## DATA
________________________________________

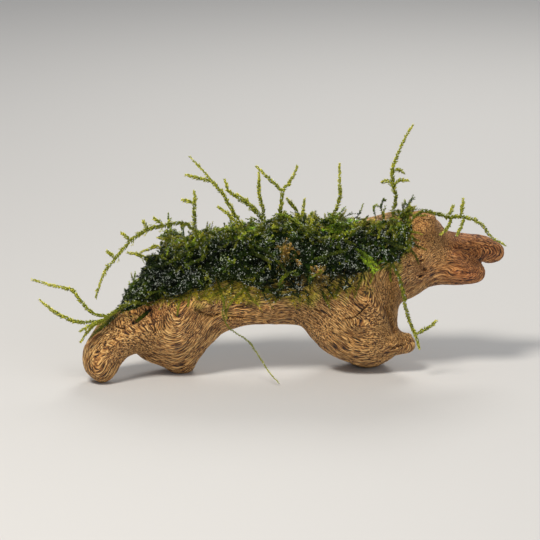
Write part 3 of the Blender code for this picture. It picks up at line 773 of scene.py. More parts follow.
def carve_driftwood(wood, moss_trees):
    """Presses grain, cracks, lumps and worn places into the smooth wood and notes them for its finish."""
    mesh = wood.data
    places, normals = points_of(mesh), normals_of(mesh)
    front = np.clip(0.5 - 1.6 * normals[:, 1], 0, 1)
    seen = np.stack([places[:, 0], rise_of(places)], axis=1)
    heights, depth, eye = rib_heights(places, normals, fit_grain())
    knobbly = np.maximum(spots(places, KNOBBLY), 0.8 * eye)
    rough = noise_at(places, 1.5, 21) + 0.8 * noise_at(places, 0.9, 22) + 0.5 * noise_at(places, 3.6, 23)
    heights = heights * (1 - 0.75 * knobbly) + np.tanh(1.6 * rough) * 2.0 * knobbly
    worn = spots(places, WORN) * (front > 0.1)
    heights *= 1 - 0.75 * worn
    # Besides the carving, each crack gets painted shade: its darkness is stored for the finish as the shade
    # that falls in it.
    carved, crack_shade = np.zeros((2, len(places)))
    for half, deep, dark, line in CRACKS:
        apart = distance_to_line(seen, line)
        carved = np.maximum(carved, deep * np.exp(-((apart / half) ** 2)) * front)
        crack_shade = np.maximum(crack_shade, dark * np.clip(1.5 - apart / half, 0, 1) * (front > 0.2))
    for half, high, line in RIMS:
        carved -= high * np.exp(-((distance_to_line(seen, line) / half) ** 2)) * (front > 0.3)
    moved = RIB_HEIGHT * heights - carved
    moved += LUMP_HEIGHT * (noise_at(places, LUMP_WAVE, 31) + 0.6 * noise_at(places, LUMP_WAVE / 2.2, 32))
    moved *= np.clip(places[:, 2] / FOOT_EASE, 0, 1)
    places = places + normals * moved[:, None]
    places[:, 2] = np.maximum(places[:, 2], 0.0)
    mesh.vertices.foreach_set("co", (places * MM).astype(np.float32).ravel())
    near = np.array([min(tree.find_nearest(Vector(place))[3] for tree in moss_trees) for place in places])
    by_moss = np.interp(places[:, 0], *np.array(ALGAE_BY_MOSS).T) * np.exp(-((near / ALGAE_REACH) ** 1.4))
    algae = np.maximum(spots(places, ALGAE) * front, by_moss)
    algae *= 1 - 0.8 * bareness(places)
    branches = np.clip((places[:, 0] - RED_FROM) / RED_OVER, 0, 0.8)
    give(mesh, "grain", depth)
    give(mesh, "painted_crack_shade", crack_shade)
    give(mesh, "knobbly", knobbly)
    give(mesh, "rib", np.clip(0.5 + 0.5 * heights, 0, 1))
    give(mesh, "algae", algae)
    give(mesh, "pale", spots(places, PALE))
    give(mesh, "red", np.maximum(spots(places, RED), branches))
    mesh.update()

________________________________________

## TASK DETAILS
The data above must be returned in full, exactly as written.

## SOLUTION TO THIS EXERCISE
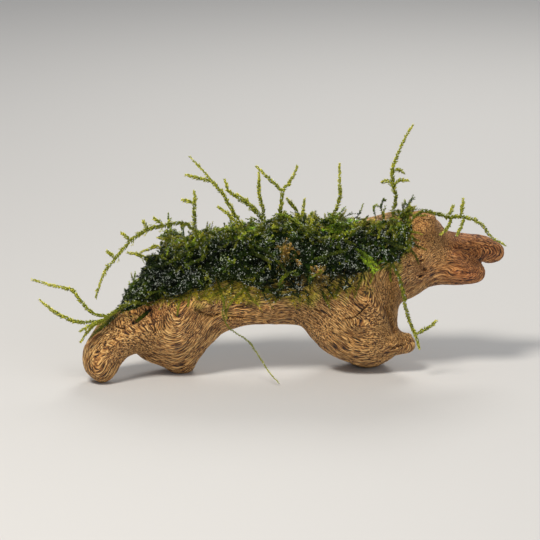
Write part 3 of the Blender code for this picture. It picks up at line 773 of scene.py. More parts follow.
def carve_driftwood(wood, moss_trees):
    """Presses grain, cracks, lumps and worn places into the smooth wood and notes them for its finish."""
    mesh = wood.data
    places, normals = points_of(mesh), normals_of(mesh)
    front = np.clip(0.5 - 1.6 * normals[:, 1], 0, 1)
    seen = np.stack([places[:, 0], rise_of(places)], axis=1)
    heights, depth, eye = rib_heights(places, normals, fit_grain())
    knobbly = np.maximum(spots(places, KNOBBLY), 0.8 * eye)
    rough = noise_at(places, 1.5, 21) + 0.8 * noise_at(places, 0.9, 22) + 0.5 * noise_at(places, 3.6, 23)
    heights = heights * (1 - 0.75 * knobbly) + np.tanh(1.6 * rough) * 2.0 * knobbly
    worn = spots(places, WORN) * (front > 0.1)
    heights *= 1 - 0.75 * worn
    # Besides the carving, each crack gets painted shade: its darkness is stored for the finish as the shade
    # that falls in it.
    carved, crack_shade = np.zeros((2, len(places)))
    for half, deep, dark, line in CRACKS:
        apart = distance_to_line(seen, line)
        carved = np.maximum(carved, deep * np.exp(-((apart / half) ** 2)) * front)
        crack_shade = np.maximum(crack_shade, dark * np.clip(1.5 - apart / half, 0, 1) * (front > 0.2))
    for half, high, line in RIMS:
        carved -= high * np.exp(-((distance_to_line(seen, line) / half) ** 2)) * (front > 0.3)
    moved = RIB_HEIGHT * heights - carved
    moved += LUMP_HEIGHT * (noise_at(places, LUMP_WAVE, 31) + 0.6 * noise_at(places, LUMP_WAVE / 2.2, 32))
    moved *= np.clip(places[:, 2] / FOOT_EASE, 0, 1)
    places = places + normals * moved[:, None]
    places[:, 2] = np.maximum(places[:, 2], 0.0)
    mesh.vertices.foreach_set("co", (places * MM).astype(np.float32).ravel())
    near = np.array([min(tree.find_nearest(Vector(place))[3] for tree in moss_trees) for place in places])
    by_moss = np.interp(places[:, 0], *np.array(ALGAE_BY_MOSS).T) * np.exp(-((near / ALGAE_REACH) ** 1.4))
    algae = np.maximum(spots(places, ALGAE) * front, by_moss)
    algae *= 1 - 0.8 * bareness(places)
    branches = np.clip((places[:, 0] - RED_FROM) / RED_OVER, 0, 0.8)
    give(mesh, "grain", depth)
    give(mesh, "painted_crack_shade", crack_shade)
    give(mesh, "knobbly", knobbly)
    give(mesh, "rib", np.clip(0.5 + 0.5 * heights, 0, 1))
    give(mesh, "algae", algae)
    give(mesh, "pale", spots(places, PALE))
    give(mesh, "red", np.maximum(spots(places, RED), branches))
    mesh.update()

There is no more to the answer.